Por Carlos Franz
Autopistas en un fin de semana largo. Tráfico pesado, denso. Miles de familias regresan a la capital. Tú adelantas reglamentariamente al auto más lento que te precede. Una vez que sobrepasas a ese coche señalizas para volver a la pista derecha. Pero entonces una camioneta blanca medio destartalada, con el escape más roto que libre, aparece de alguna parte y te pasa a toda velocidad por el lado incorrecto. Apenas tienes tiempo para enderezar tu vehículo y evitar el choque. Mascullas un insulto mezclado con un suspiro de alivio: te salvaste por poco.
Tu alivio fue prematuro. Cuando intentas de nuevo volver a tu pista aparece otro energúmeno del volante. Ahora es un todoterreno negro, carísimo, con dos bicicletas colgando en la parte trasera, que zigzaguea entre los coches más lentos. La camioneta pobretona y el todoterreno de lujo van empeñados en una mortal carrera de obstáculos; y estos obstáculos son los vehículos que tratan de cumplir con las reglas del tránsito y llegar vivos a sus casas, como tú.
Sobrepasado -o más bien propasado- por esos maniáticos sólo atinas a protestar tocando la bocina. Ningún conductor te imita. El resto de los “obstáculos” en esta larguísima fila del retorno parece resignado a que se propasen con ellos; o quizás varios esperan su oportunidad para vengarse haciendo lo mismo. Por ejemplo, el coche diminuto -una especie de laucha con ruedas- que ahora se propasa haciendo eses y ocupando como pista, incluso, la berma de la carretera.
Por si fuera poco, adentro del auto debes soportar los reproches de tu familia que censura tu “imprudencia” al adelantar. No importa que lo hicieras señalizando y por el lado correcto. El imprudente has sido tú por ejercer un derecho en esta selva de asfalto. Hay que manejar a la defensiva, te dicen. Y la mejor defensa en las carreteras de este “lejano oeste” es no ejercer ningún derecho, no lo olvides. Ni siquiera deberías tocar la bocina porque la próxima vez esos grandes autos, destartalados o finísimos, podrían acorralarte y arrollarte, y hasta la laucha con ruedas podría morderte; lo mejor es “pasar piola”.
Tú intentas desahogarte acudiendo a la imaginación. Por ejemplo, te imaginas que la camioneta aporreada, así como el todoterreno lujoso que la perseguía, salieron directamente de las películas de Mad Max. Esos filmes posapocalípticos en los que Mel Gibson conduce un supercacharro bramador por carreteras sin ley, tras una guerra nuclear, mientras combate contra otros automovilistas incluso más salvajes que él.
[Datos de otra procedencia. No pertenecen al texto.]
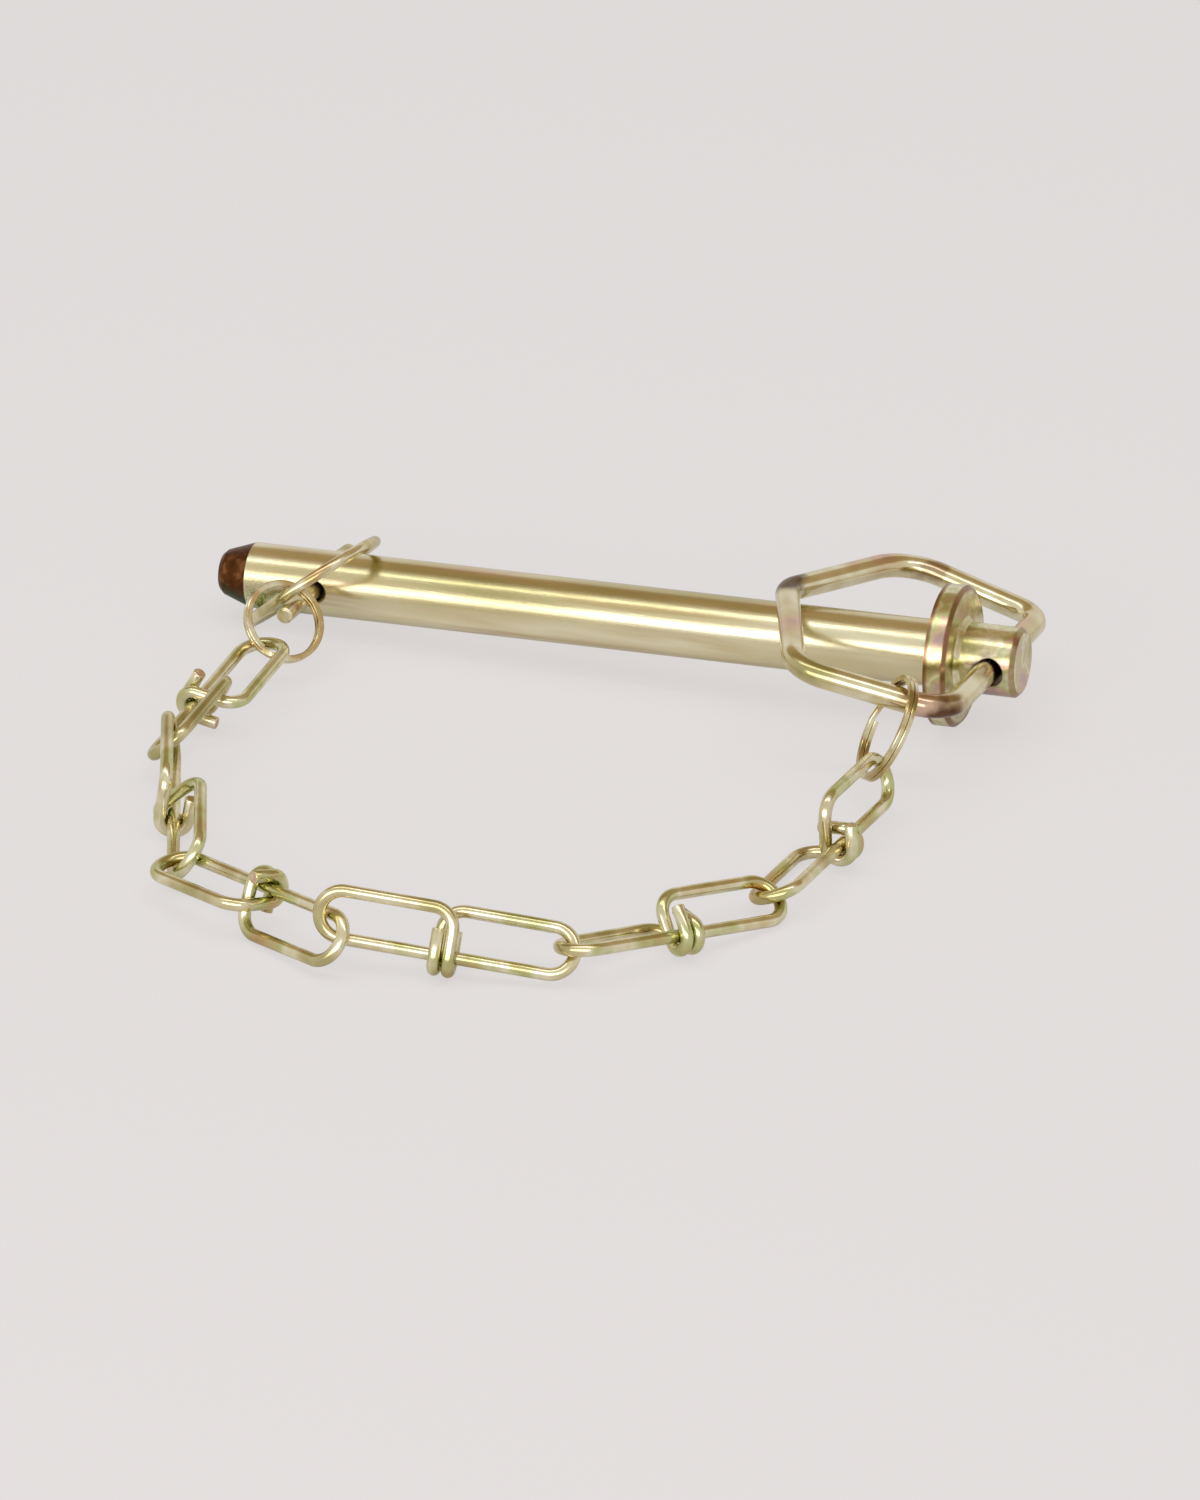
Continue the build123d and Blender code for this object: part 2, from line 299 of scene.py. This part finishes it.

Tú no se lo confiesas a nadie, pero esos filmes de autopistas violentas te encantaron desde chico.
De hecho, ahora quisieras ir a bordo del auto tuneado de Mad Max y disponer de ese botón rojo en la palanca de cambios que al presionarlo ponía en acción los 600 caballos de fuerza del requetecontraturboacelerador. Impelido por esa máquina saldrías rugiendo tras el energúmeno del todoterreno y lo acorralarías, haciéndolo volcar en el arcén del camino. Después te bajarías del auto y pondrías tu bota sobre el vehículo destrozado como un cazador sobre su presa.
Lo malo es que no llevas botas, ni dispones de aquel famoso botón rojo, ni menos del requetecontraturboacelerador. Y, si somos sinceros, ¡a ti ni siquiera te dejan tocar la perilla de la radio para subir el volumen!
Sin embargo, esa fantasía compensatoria podría explicar algunas cosas. Las batallas en las carreteras de Mad Max eran disputas por la energía para alimentar los motores sedientos en un mundo devastado (esta distopía fílmica fue inspirada, en parte, por la gran crisis del petróleo de 1973). En aquella película, el colapso de nuestra civilización se manifestaba en los caminos dominados por bandas de automovilistas y motociclistas salvajes.
Los pilotos salvajes de nuestras carreteras son peores que esos de Mad Max. Los de acá no tienen el pretexto de un Apocalipsis ocurrido o inminente. Estos incivilizados ni siquiera han esperado a que nuestra civilización colapse antes de querer adueñarse de nuestras autopistas.
¿Qué es lo que motiva a esos conductores delirantes? ¿Qué los empuja a presionar el acelerador en carreteras atestadas arriesgando lo que más aprecian: su vida y la de sus familias (además de amenazar lo que desprecian: la vida de los otros)?
Una respuesta sencilla: son imbéciles. Otra respuesta más compleja: son débiles. Hombres carentes de la energía más elemental, la del autocontrol, y que debido a eso se dejan dominar por una fuerza externa, la de una máquina.
La palabra energúmeno significa, en su origen griego, algo así como “poseído por la energía”.